Rigid many-one degrees contain infinite antichains of $1$-degrees
Patrizio Cintioli
Abstract
Odifreddi asked whether every non-irreducible many-one degree must contain an infinite antichain of one-one degrees. Positive answers are known for computably enumerable many-one degrees (Degtev) and, more recently, for many-one degrees admitting a $Δ^0_2$ representative (Batyrshin). In this note we isolate a rigidity principle behind these phenomena. Call a set $A\subseteqω$ \emph{$m$-rigid} if every total computable $m$-autoreduction of $A$ is eventually the identity. We prove that if $A$ is $m$-rigid, then its many-one degree $°_m(A)$ contains an infinite antichain of $1$-degrees.
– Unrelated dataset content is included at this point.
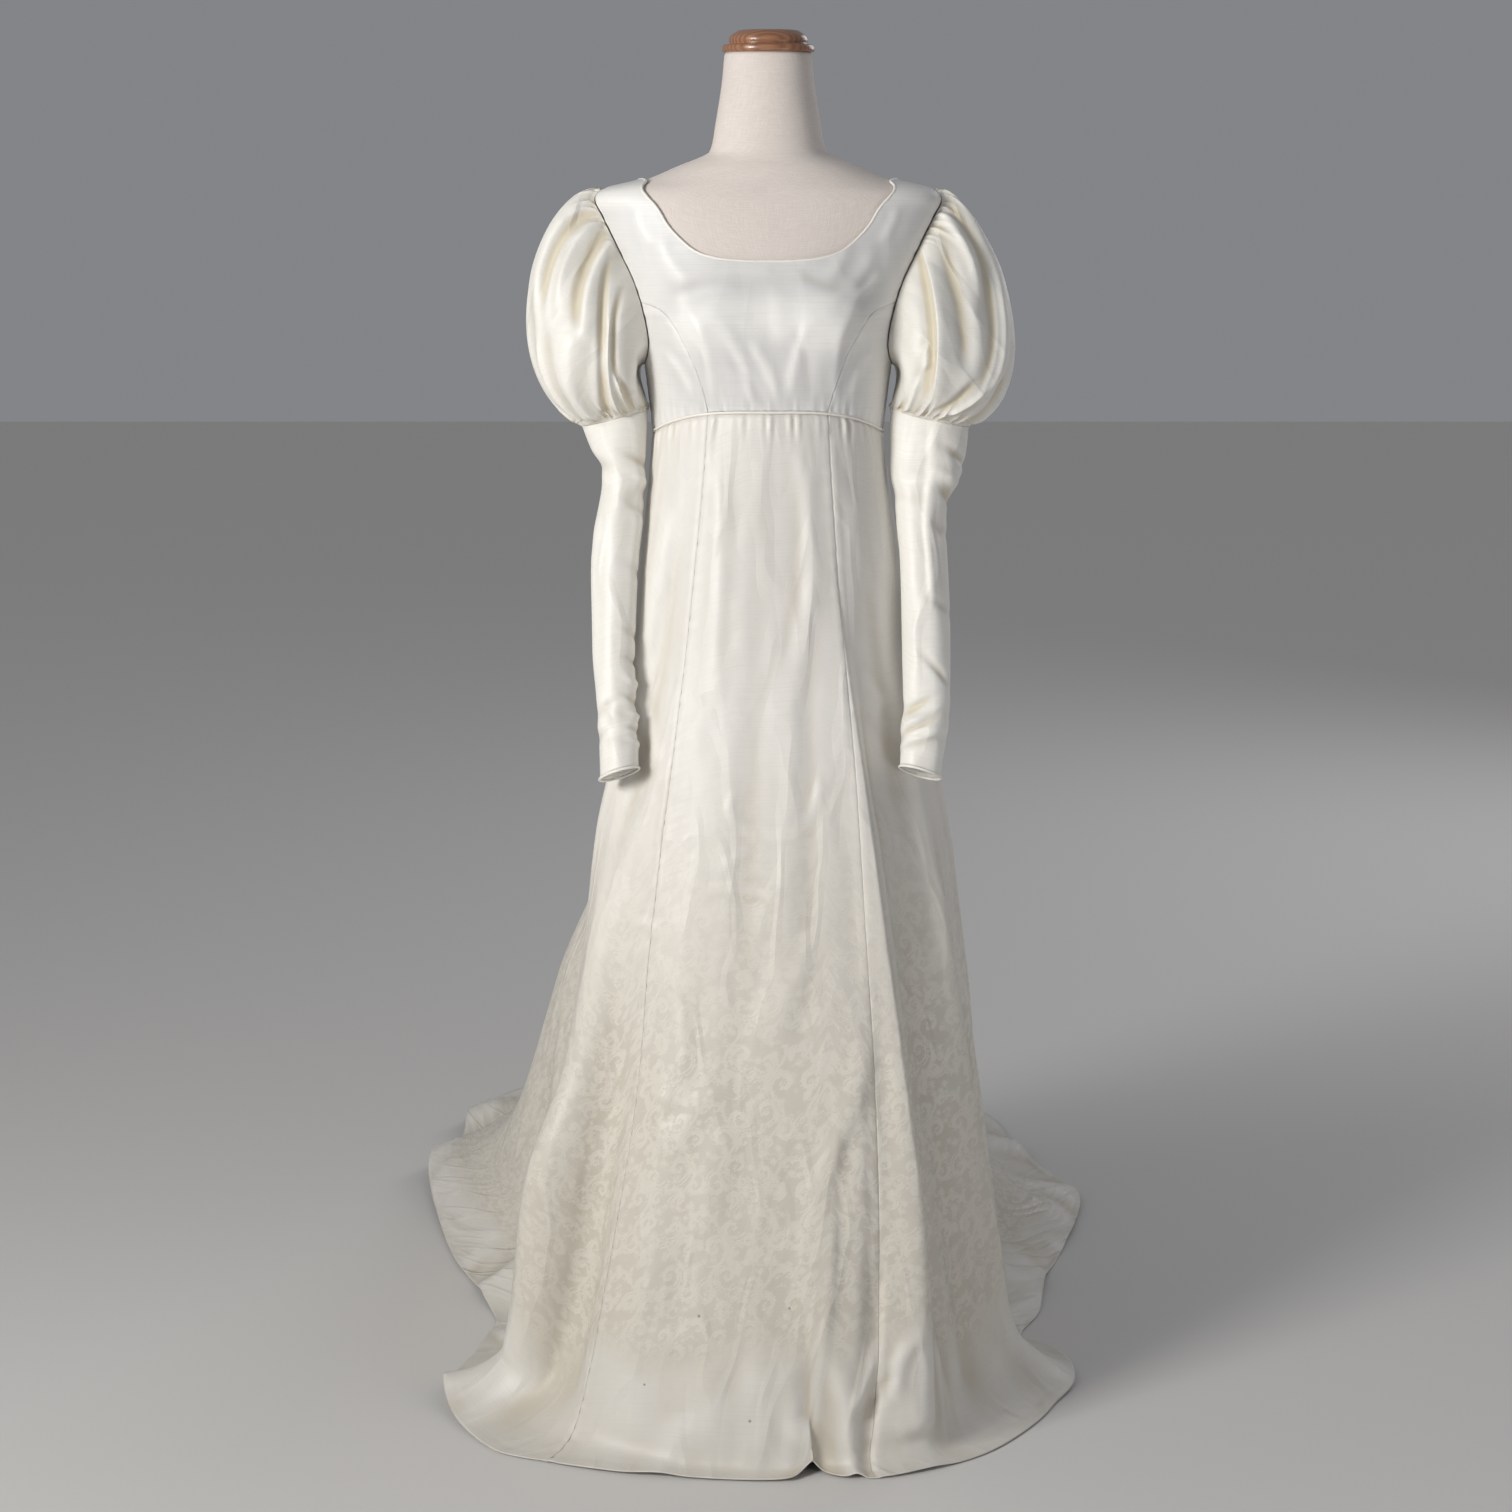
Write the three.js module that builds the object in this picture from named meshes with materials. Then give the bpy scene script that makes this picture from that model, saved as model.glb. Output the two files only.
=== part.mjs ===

The proof uses a uniform duplication construction: for each computable parameter $S$ we define $B_S\equiv_m A$ so that any injective reduction $B_S\le_1 B_T$ induces an $m$-autoreduction of $A$ and therefore forces $S\subseteq^{*}T$. Choosing an almost-inclusion infinite antichain of computable sets yields the desired infinite $1$-antichain inside $°_m(A)$. As applications, Jockusch's rigidity theorem implies that every $1$-generic set is $m$-rigid, giving a comeager family of positive instances. Moreover, $m$-rigidity holds with Lebesgue measure $1$ (indeed, every Martin-Löf random real is $m$-rigid). Consequently, Odifreddi's Question~5 has a positive answer \emph{with probability $1$} for a fair-coin random $A\in 2^ω$; any counterexample (if it exists) is confined to a null set (and, by genericity, also to a meager set).